TO BE DONE — Repeat exactly what appears from the opening line of the listing to the line with "return points", inclusive.

***** DATASET EXTRACT

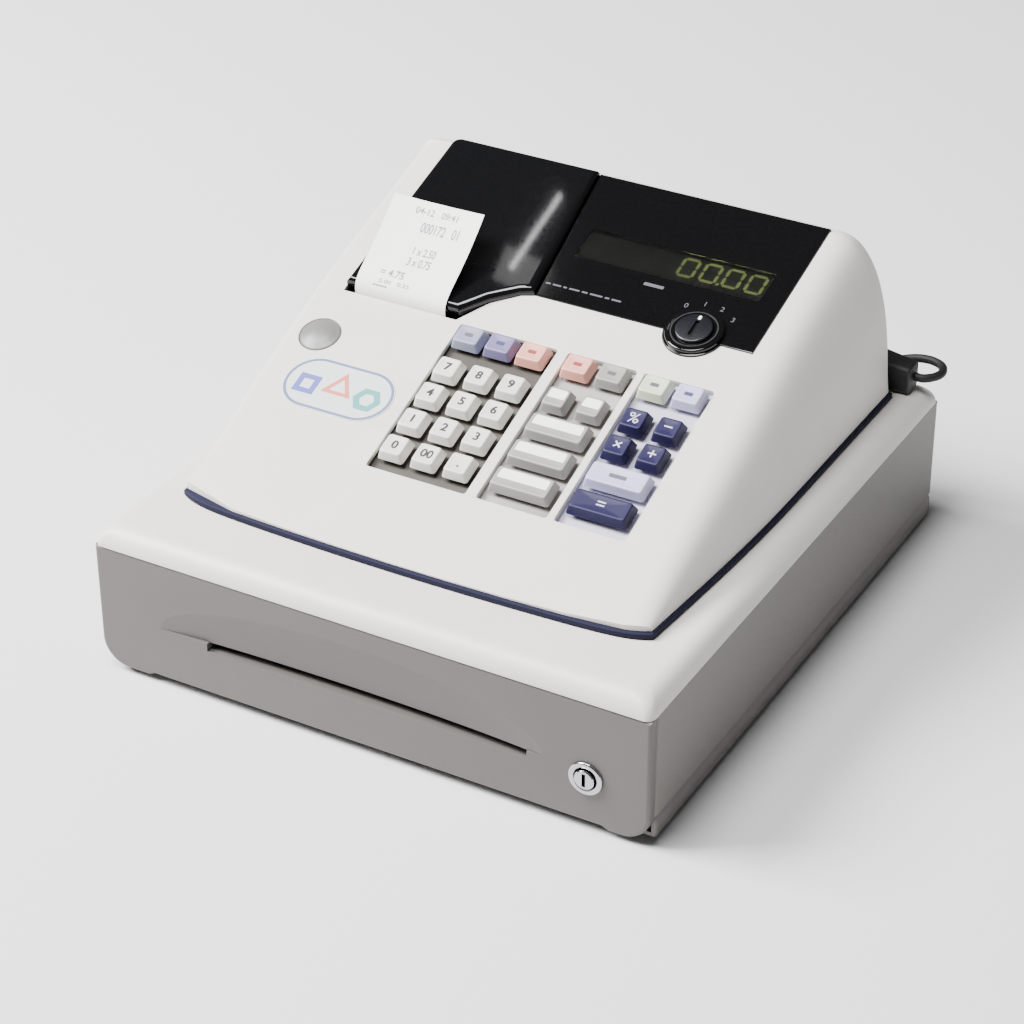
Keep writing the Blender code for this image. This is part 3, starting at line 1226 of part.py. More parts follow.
def build_printer():
    """Printer frame with its two side plates, the platen roller, the paper roll and the receipt."""
    right = PAPER_LEFT + PAPER_WIDTH
    outer_left = PAPER_LEFT - FRAME_SIDE_GAP - FRAME_PLATE
    outer_right = right + FRAME_SIDE_GAP + FRAME_PLATE
    base = LEDGE_HEIGHT + FIT_GAP
    low = (outer_left, FRAME_FRONT_Y, base)
    high = (outer_right, FRAME_REAR_Y, base + FRAME_FLOOR)
    frame = add_part("printer_frame", box_mesh(low, high), DARK_GREY)
    upright = Matrix(((0, 0, 1, 0), (1, 0, 0, 0), (0, 1, 0, 0), (0, 0, 0, 1)))
    for start in (outer_left, outer_right - FRAME_PLATE):
        plate = plate_mesh(frame_plate_outline(), 0.0, FRAME_PLATE)
        plate.transform(Matrix.Translation((start, 0.0, 0.0)) @ upright)
        join(frame, plate)
    hole = cylinder_mesh(PLATEN_SHAFT_RADIUS + RUNNING_GAP, BASE_WIDTH, (1, 0, 0), (-BASE_HALF, PLATEN_Y, PLATEN_Z))
    cut(frame, hole)
    half = PAPER_WIDTH / 2
    shaft = half + FRAME_SIDE_GAP + FRAME_PLATE
    profile = [(0.0, shaft), (PLATEN_SHAFT_RADIUS, shaft), (PLATEN_SHAFT_RADIUS, half), (PLATEN_RADIUS, half)]
    profile += [(PLATEN_RADIUS, -half), (PLATEN_SHAFT_RADIUS, -half), (PLATEN_SHAFT_RADIUS, -shaft), (0.0, -shaft)]
    middle = PAPER_LEFT + half
    mesh = turned_mesh(profile, "platen_roller", (1, 0, 0), (0, 0, 0))
    add_part("platen_roller", mesh, RUBBER, Matrix.Translation((middle, PLATEN_Y, PLATEN_Z)))
    profile = [(0.0, shaft), (SPINDLE_RADIUS, shaft), (SPINDLE_RADIUS, half), (ROLL_RADIUS, half)]
    profile += [(ROLL_RADIUS, -half), (SPINDLE_RADIUS, -half), (SPINDLE_RADIUS, -shaft), (0.0, -shaft)]
    mesh = turned_mesh(profile, "paper_roll", (1, 0, 0), (0, 0, 0), 36)
    add_part("paper_roll", mesh, PAPER, Matrix.Translation((middle, ROLL_Y, ROLL_Z)))


def receipt_path():
    """Centre line of the receipt in Y and Z."""
    points = []
    for lean, rise in RECEIPT_SHARES:
        points.append((0.0, RECEIPT_FOOT_Y + RECEIPT_LEAN * lean, RECEIPT_FOOT_Z + RECEIPT_RISE * rise))
    return points


def build_receipt():
    """The printed receipt: a strip that comes up through the slot and leans back over the cover."""
    shape = bmesh.new()
    pairs = []
    for x, y, z in smooth_path(receipt_path(), RECEIPT_STEPS):
        pairs.append([shape.verts.new((edge, y, z)) for edge in (PAPER_LEFT, PAPER_LEFT + PAPER_WIDTH)])
    for lower, upper in zip(pairs, pairs[1:]):
        shape.faces.new((lower[0], lower[1], upper[1], upper[0]))
    sheet = add_part("receipt", mesh_from(shape, "receipt"), PAPER)
    wall = sheet.modifiers.new("wall", "SOLIDIFY")
    wall.thickness = PAPER_THICKNESS
    wall.offset = 0.0
    return sheet


def smooth_path(points, steps):
    """Points on a smooth curve through the given points."""
    ends = [Vector(point) for point in points]
    padded = [ends[0] * 2 - ends[1]] + ends + [ends[-1] * 2 - ends[-2]]
    result = []
    for index in range(1, len(padded) - 2):
        a, b, c, d = padded[index - 1:index + 3]
        for step in range(steps):
            t = step / steps
            value = (b * 2 + (c - a) * t + (a * 2 - b * 5 + c * 4 - d) * t ** 2 + (b * 3 - a - c * 3 + d) * t ** 3) / 2
            result.append(value)
    result.append(padded[-2])
    return [tuple(point) for point in result]


# Mains lead
def tube_mesh(points, diameter, resolution, name):
    """A round tube along points, as a bevelled curve turned into one closed mesh."""
    curve = bpy.data.curves.new(name, "CURVE")
    curve.dimensions = "3D"
    curve.bevel_depth = diameter / 2
    curve.bevel_resolution = resolution
    curve.use_fill_caps = True
    spline = curve.splines.new("POLY")
    spline.points.add(len(points) - 1)
    for point, place in zip(spline.points, points):
        point.co = (*place, 1.0)
    item = bpy.data.objects.new(name, curve)
    CUTTERS.objects.link(item)
    graph = bpy.context.evaluated_depsgraph_get()
    raw = bpy.data.meshes.new_from_object(item.evaluated_get(graph))
    bpy.data.objects.remove(item, do_unlink=True)
    shape = bmesh.new()
    shape.from_mesh(raw)
    bmesh.ops.remove_doubles(shape, verts=shape.verts[:], dist=FIT_GAP / 10)
    return mesh_from(shape, name)


def coil_points():
    """Centre line of the coil: in by one layer, up at the inside, and out again by the next."""
    turns = COIL_LAYER_TURNS * 2 + 0.5
    count = round(turns * COIL_POINTS_PER_TURN)
    floor = CORD_DIAMETER / 2 + FLOOR_CLEARANCE
    inner = COIL_OUTER - COIL_PITCH * COIL_LAYER_TURNS
    points = []
    for index in range(count + 1):
        turn = turns * index / count
        if turn <= COIL_LAYER_TURNS:
            radius = COIL_OUTER - COIL_PITCH * turn
            height = floor
        elif turn <= COIL_LAYER_TURNS + 0.5:
            radius = inner
            height = floor + COIL_LAYER_STEP * (turn - COIL_LAYER_TURNS) * 2
        else:
            radius = inner + COIL_PITCH * (turn - COIL_LAYER_TURNS - 0.5)
            height = floor + COIL_LAYER_STEP
        angle = turn * math.tau
        points.append((COIL_X + radius * math.cos(angle), COIL_Y + radius * math.sin(angle), height))
    first = (points[0][0], points[0][1] - CORD_DIAMETER, points[0][2])
    last = Vector(points[-1])
    angle = turns * math.tau
    last = last + Vector((-math.sin(angle), math.cos(angle), 0.0)) * CORD_DIAMETER
    return [first] + points + [tuple(last)]


def least_gap(points, diameter):
    """Least distance between the tube's surface and itself, a turn or more apart."""
    nearest = BASE_WIDTH
    skip = COIL_POINTS_PER_TURN // 2
    places = [Vector(point) for point in points]
    for index, here in enumerate(places):
        for other in places[index + skip:]:
            nearest = min(nearest, (here - other).length)
    return nearest - diameter


def gland_section(x, back, top):
    """One end of the outlet block, in Y and Z."""
    front = CASE_REAR + TRIM_PROUD + FIT_GAP
    foot = LEDGE_HEIGHT + FIT_GAP
    outline = rounded_rectangle(front, foot, front + back, foot + top, GLAND_CORNER)
    return [(x, y, z) for y, z in outline]


def path_length(points):
    """Length of a path through points."""
    return sum((Vector(b) - Vector(a)).length for a, b in zip(points, points[1:]))


def build_lead():
    """Outlet block on the rear ledge, the free stretch of the lead, its coil on the floor and its plug."""
    sections = [gland_section(GLAND_LEFT, GLAND_BACK_ROOT, GLAND_TOP_ROOT)]
    sections.append(gland_section(GLAND_RIGHT, GLAND_BACK_TIP, GLAND_TOP_TIP))
    add_part("cord_gland", loft_mesh(sections, "cord_gland"), RUBBER)
    coil = coil_points()
    start = (GLAND_RIGHT + FIT_GAP, CORD_EXIT_Y, CORD_EXIT_Z)
    end = (coil[0][0], coil[0][1] - FIT_GAP, coil[0][2])
    route = smooth_path([start] + list(CORD_ROUTE) + [end], 2)
    add_part("power_cord", tube_mesh(route, CORD_DIAMETER, 2, "power_cord"), RUBBER)
    add_part("cord_hank", tube_mesh(coil, CORD_DIAMETER, 1, "cord_hank"), RUBBER)
    print("coil least gap mm", round(least_gap(coil, CORD_DIAMETER) * 1000, 3))
    print("lead length m", round(path_length(route) + path_length(coil), 4))
    direction = (Vector(coil[-1]) - Vector(coil[-2])).normalized()
    nose = Vector(coil[-1]) + direction * FIT_GAP
    radius = PLUG_RADIUS
    profile = [(0.0, PLUG_LENGTH), (radius, PLUG_LENGTH), (radius, PLUG_LENGTH - PLUG_FLANGE)]
    profile += [(radius - FOOT_RIM, PLUG_LENGTH - PLUG_FLANGE), (radius - FOOT_RIM, PLUG_LENGTH / 2)]
    profile += [(PLUG_NOSE_RADIUS, PLUG_FLANGE), (PLUG_NOSE_RADIUS, 0.0), (0.0, 0.0)]
    plug = add_part("plug", turned_mesh(profile, "plug", direction, nose, 16), RUBBER)
    side = direction.cross(Vector((0.0, 0.0, 1.0)))
    for half in (-1, 1):
        root = nose + direction * (PLUG_LENGTH - PLUG_FLANGE) + side * half * PLUG_PIN_PITCH / 2
        length = PLUG_PIN_LENGTH + PLUG_FLANGE
        join(plug, cylinder_mesh(PLUG_PIN_RADIUS, length, direction, root, 8))


build_pan()
build_top_cover()
build_feet()
build_drawer_front()
build_lock()
build_tray()
build_insert()
build_clips()
build_case()
build_trim()
build_deck()
build_keys()
build_display()
build_printer_cover()
build_printer()
build_receipt()
build_lead()
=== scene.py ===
"""Ticket register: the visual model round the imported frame.

Each sub-assembly is a class that holds its sizes in metres and builds its own pieces.
The keyboard and the black panel have frames of their own: along X, up the slope, and outwards.
"""
import functools
import logging
import math
from dataclasses import dataclass
from enum import Enum

import bmesh
import bpy
from mathutils import Matrix, Vector


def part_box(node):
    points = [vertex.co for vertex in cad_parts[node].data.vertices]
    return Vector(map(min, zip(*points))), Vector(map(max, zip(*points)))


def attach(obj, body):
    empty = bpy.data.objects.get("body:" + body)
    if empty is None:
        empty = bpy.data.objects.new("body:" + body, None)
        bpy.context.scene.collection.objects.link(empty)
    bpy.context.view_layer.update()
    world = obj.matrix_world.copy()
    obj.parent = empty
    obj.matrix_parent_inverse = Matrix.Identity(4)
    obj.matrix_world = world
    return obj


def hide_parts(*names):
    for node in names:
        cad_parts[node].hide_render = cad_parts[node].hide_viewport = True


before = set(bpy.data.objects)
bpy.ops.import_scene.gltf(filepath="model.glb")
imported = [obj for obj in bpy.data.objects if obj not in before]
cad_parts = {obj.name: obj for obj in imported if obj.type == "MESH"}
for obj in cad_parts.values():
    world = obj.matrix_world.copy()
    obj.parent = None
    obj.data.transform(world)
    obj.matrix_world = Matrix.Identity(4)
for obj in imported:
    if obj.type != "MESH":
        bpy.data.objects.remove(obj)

LOG = logging.getLogger("ticket_register")
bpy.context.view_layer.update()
ROUND = 48
FINE_ROUND = 64
SMOOTH_ANGLE = math.radians(32)
MERGE = 0.00001
OVERRUN = 0.010
FIT_GAP = 0.0003
PRINT_LIFT = 0.00006
ACRYLIC_IOR = 1.49
BOLD = 0.018
Item = bpy.types.Object
Mesh = bpy.types.Mesh
Material = bpy.types.Material
Socket = bpy.types.NodeSocket
Outline = list[tuple[float, float]]
Point = tuple[float, float, float]
Colour = tuple[float, float, float, float]


# Colour and shader nodes
def linear(hex_colour: str) -> Colour:
    """Turn an sRGB hex colour into linear red, green, blue and alpha.

    Args:
        hex_colour: Six hex digits.

    Returns:
        The colour with alpha 1.
    """
    channels = [int(hex_colour[place:place + 2], 16) / 255 for place in (0, 2, 4)]
    curve = [value / 12.92 if value <= 0.04045 else ((value + 0.055) / 1.055) ** 2.4 for value in channels]
    return (curve[0], curve[1], curve[2], 1.0)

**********

FINAL RESULT —
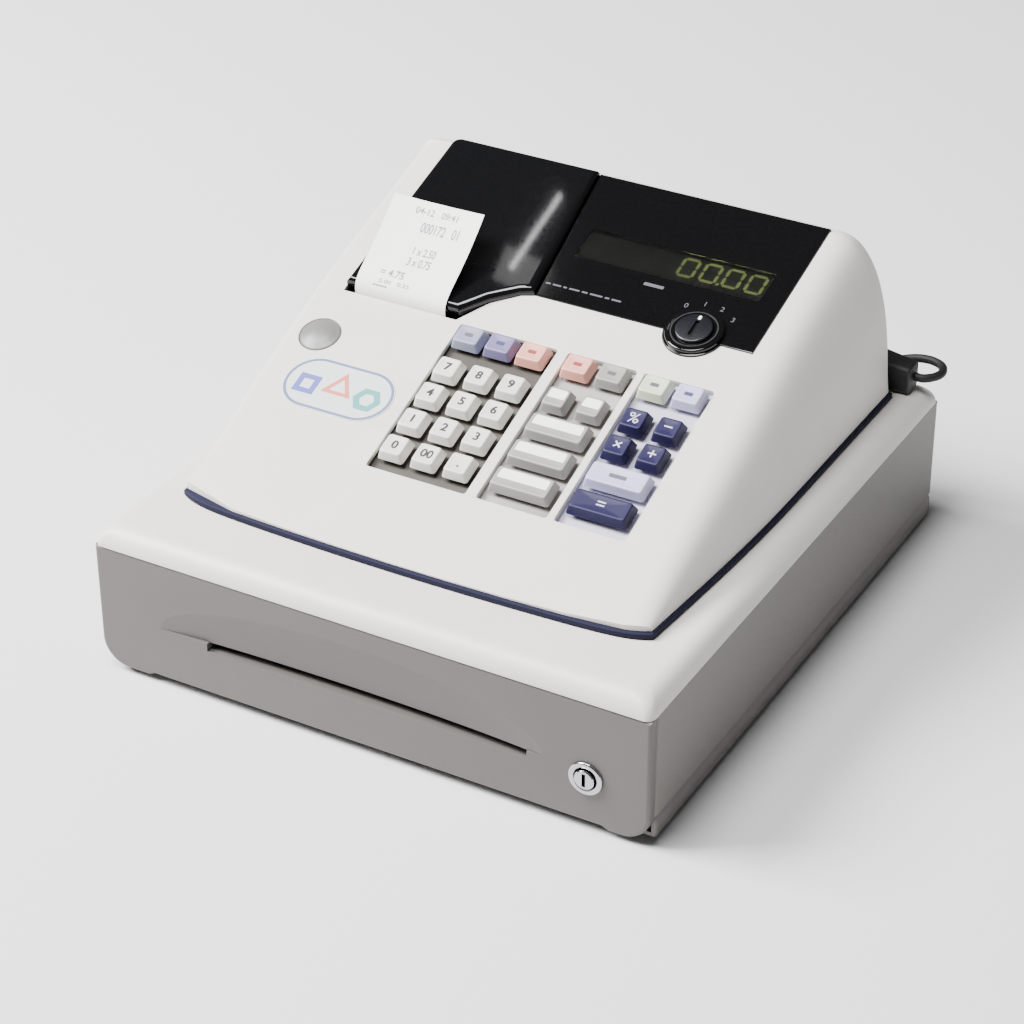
Keep writing the Blender code for this image. This is part 3, starting at line 1226 of part.py. More parts follow.
def build_printer():
    """Printer frame with its two side plates, the platen roller, the paper roll and the receipt."""
    right = PAPER_LEFT + PAPER_WIDTH
    outer_left = PAPER_LEFT - FRAME_SIDE_GAP - FRAME_PLATE
    outer_right = right + FRAME_SIDE_GAP + FRAME_PLATE
    base = LEDGE_HEIGHT + FIT_GAP
    low = (outer_left, FRAME_FRONT_Y, base)
    high = (outer_right, FRAME_REAR_Y, base + FRAME_FLOOR)
    frame = add_part("printer_frame", box_mesh(low, high), DARK_GREY)
    upright = Matrix(((0, 0, 1, 0), (1, 0, 0, 0), (0, 1, 0, 0), (0, 0, 0, 1)))
    for start in (outer_left, outer_right - FRAME_PLATE):
        plate = plate_mesh(frame_plate_outline(), 0.0, FRAME_PLATE)
        plate.transform(Matrix.Translation((start, 0.0, 0.0)) @ upright)
        join(frame, plate)
    hole = cylinder_mesh(PLATEN_SHAFT_RADIUS + RUNNING_GAP, BASE_WIDTH, (1, 0, 0), (-BASE_HALF, PLATEN_Y, PLATEN_Z))
    cut(frame, hole)
    half = PAPER_WIDTH / 2
    shaft = half + FRAME_SIDE_GAP + FRAME_PLATE
    profile = [(0.0, shaft), (PLATEN_SHAFT_RADIUS, shaft), (PLATEN_SHAFT_RADIUS, half), (PLATEN_RADIUS, half)]
    profile += [(PLATEN_RADIUS, -half), (PLATEN_SHAFT_RADIUS, -half), (PLATEN_SHAFT_RADIUS, -shaft), (0.0, -shaft)]
    middle = PAPER_LEFT + half
    mesh = turned_mesh(profile, "platen_roller", (1, 0, 0), (0, 0, 0))
    add_part("platen_roller", mesh, RUBBER, Matrix.Translation((middle, PLATEN_Y, PLATEN_Z)))
    profile = [(0.0, shaft), (SPINDLE_RADIUS, shaft), (SPINDLE_RADIUS, half), (ROLL_RADIUS, half)]
    profile += [(ROLL_RADIUS, -half), (SPINDLE_RADIUS, -half), (SPINDLE_RADIUS, -shaft), (0.0, -shaft)]
    mesh = turned_mesh(profile, "paper_roll", (1, 0, 0), (0, 0, 0), 36)
    add_part("paper_roll", mesh, PAPER, Matrix.Translation((middle, ROLL_Y, ROLL_Z)))


def receipt_path():
    """Centre line of the receipt in Y and Z."""
    points = []
    for lean, rise in RECEIPT_SHARES:
        points.append((0.0, RECEIPT_FOOT_Y + RECEIPT_LEAN * lean, RECEIPT_FOOT_Z + RECEIPT_RISE * rise))
    return points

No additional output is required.